El enorme avión de la Bimam, Bangladesh Air Lines, levantó su enorme panza; atrás quedaron los Annapurnas, el valle de Katmandú y sus siete reinos.
Mayo, mil novecientos noventa y nueve.
Los viajeros, como paleta de pintor, con sus colores extendidos en disolvente humano sugieren las posibilidades infinitas de mezclas. Me dispongo a dormir, si es posible hasta Dubai.
No ocurre eso y, unos enormes bandazos expanden por los pasillos chaquetas, bolsos, revistas...

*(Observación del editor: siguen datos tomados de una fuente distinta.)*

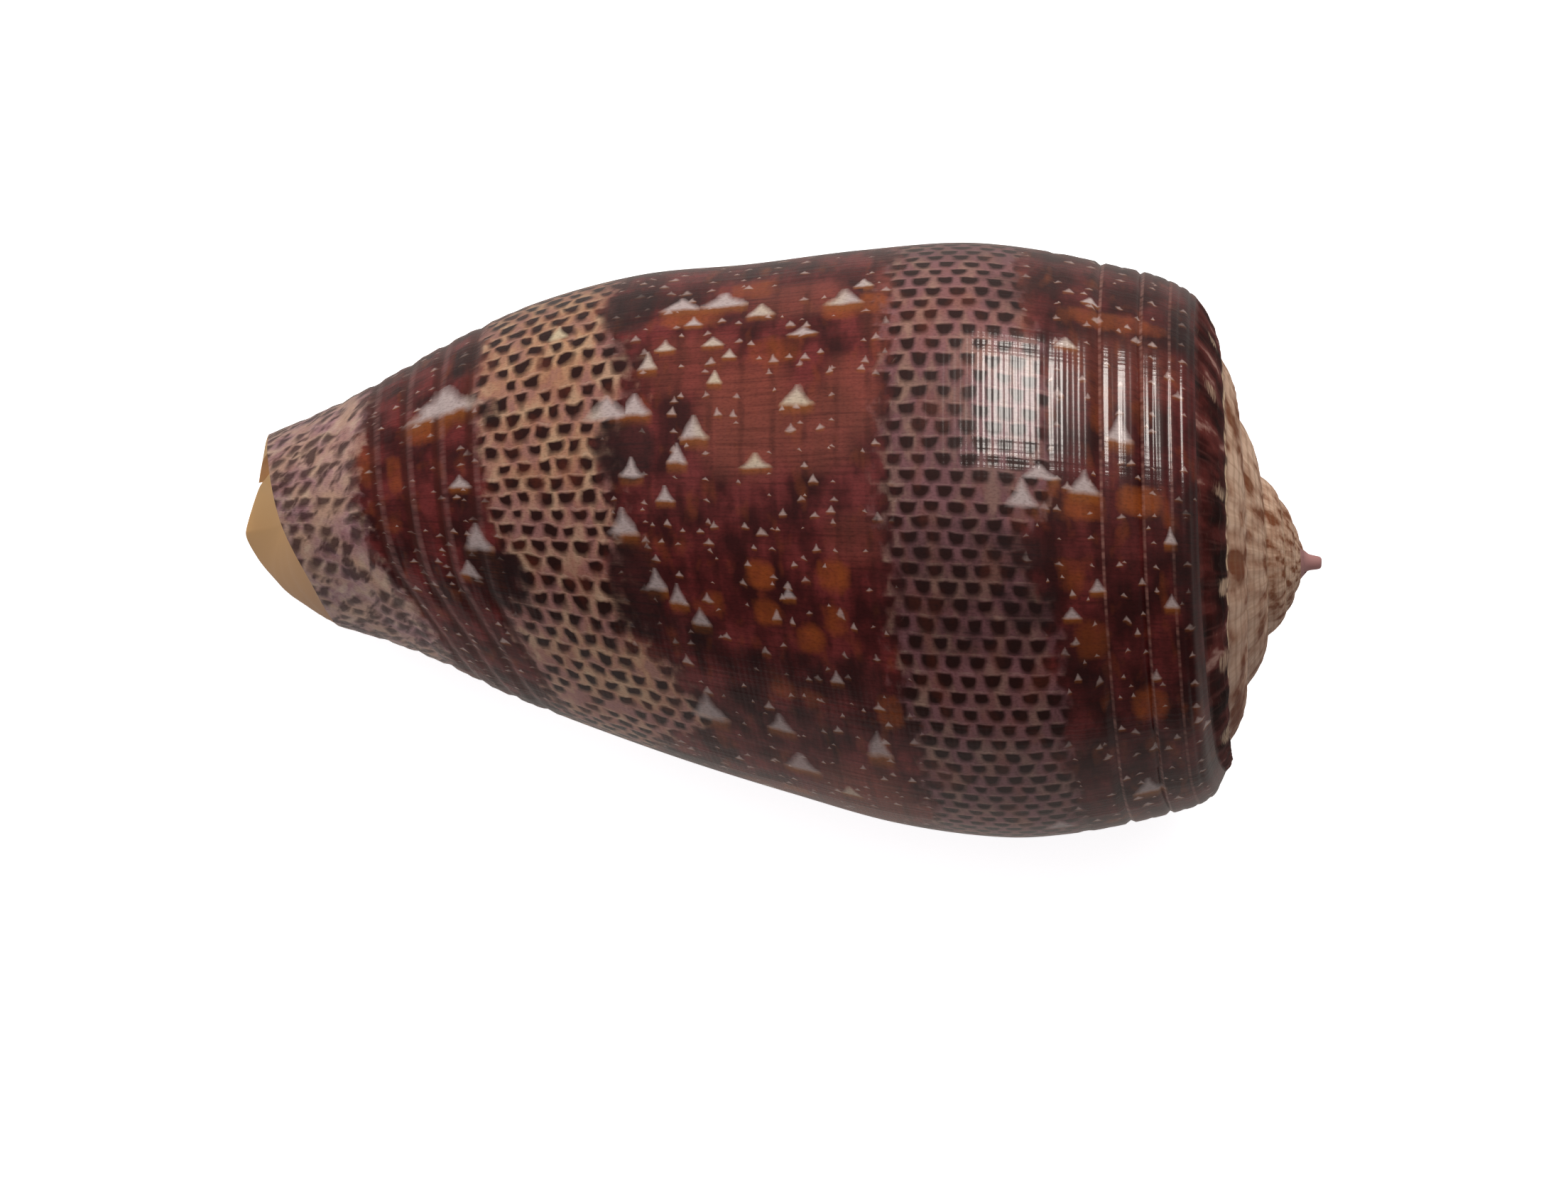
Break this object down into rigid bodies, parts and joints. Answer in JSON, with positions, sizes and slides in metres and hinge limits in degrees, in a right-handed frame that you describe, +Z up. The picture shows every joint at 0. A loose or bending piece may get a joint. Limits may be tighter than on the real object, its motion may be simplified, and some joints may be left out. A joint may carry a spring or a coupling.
{
  "type": "cone seashell",
  "caption": "Glossy conical seashell lying on its narrow opening, with a wide rounded shoulder, a low stepped spire ending in a small nub, and a long slit along the underside.",
  "frame": {"origin": "centre of the bounding box on the surface the shell rests on", "axes": "+Z up, +X toward the apex of the spire, +Y toward the outer lip side"},
  "size_m": [0.0474, 0.0262, 0.0245],
  "materials": {
    "shell": "natural shell with a glossy worn-smooth surface, dark red-brown with lilac bands"
  },
  "bodies": {
    "root": {"shell": "shell"}
  },
  "joints": []
}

Los niños lloran, sus madres apenas son capaces de mantenerse sobre los asientos. Me agarro con todas mis fuerzas a los brazos del mio...Calma de nuevo. La voz del capitán nos informa acerca de una avería, tendremos que aterrizar en Dacca, capital de Bangladesh para solucionar el problema.
Los monzones hacen su ensayo y una tormenta nos da la bienvenida al aeropuerto. La humedad y el calor hacen dolorosa la respiración, la selva invade los alrededores. Los pasillos del aeropuerto están enmoquetados y éso aumenta la sensación térmica haciendo que los cuerpos comiencen a sudar expandiendo olores extrañísimos.
Las calles embarradas, los autobuses parecen hormigueros queriendo atrapar en puertas, ventanas y techos a gente con rasgos indoeuropeos; la pobreza es visible pero, no una cualquiera sino la pobreza en estado puro, sin pinceladas de exotismo. Si hay belleza no la encuentro y si un dolor punzante, una vergüenza de mi mismo y del sistema en el que vivo.
En el hotel que nos asignan las cucarachas, hormigas, excrementos de ratas nos acompañan.
Pasamos la noche casi amontonados. Algunos se lanzan a la calle.
Yo no pude pasearlas, mi cuerpo se engarrotó y en deferencia a éllos mis dedos no agarraron la cámara ni dispararon una sola foto.
Su pobreza y su dolor quedaron marcados con señal de herrero en alguna cincunvolucción de mi cerebro.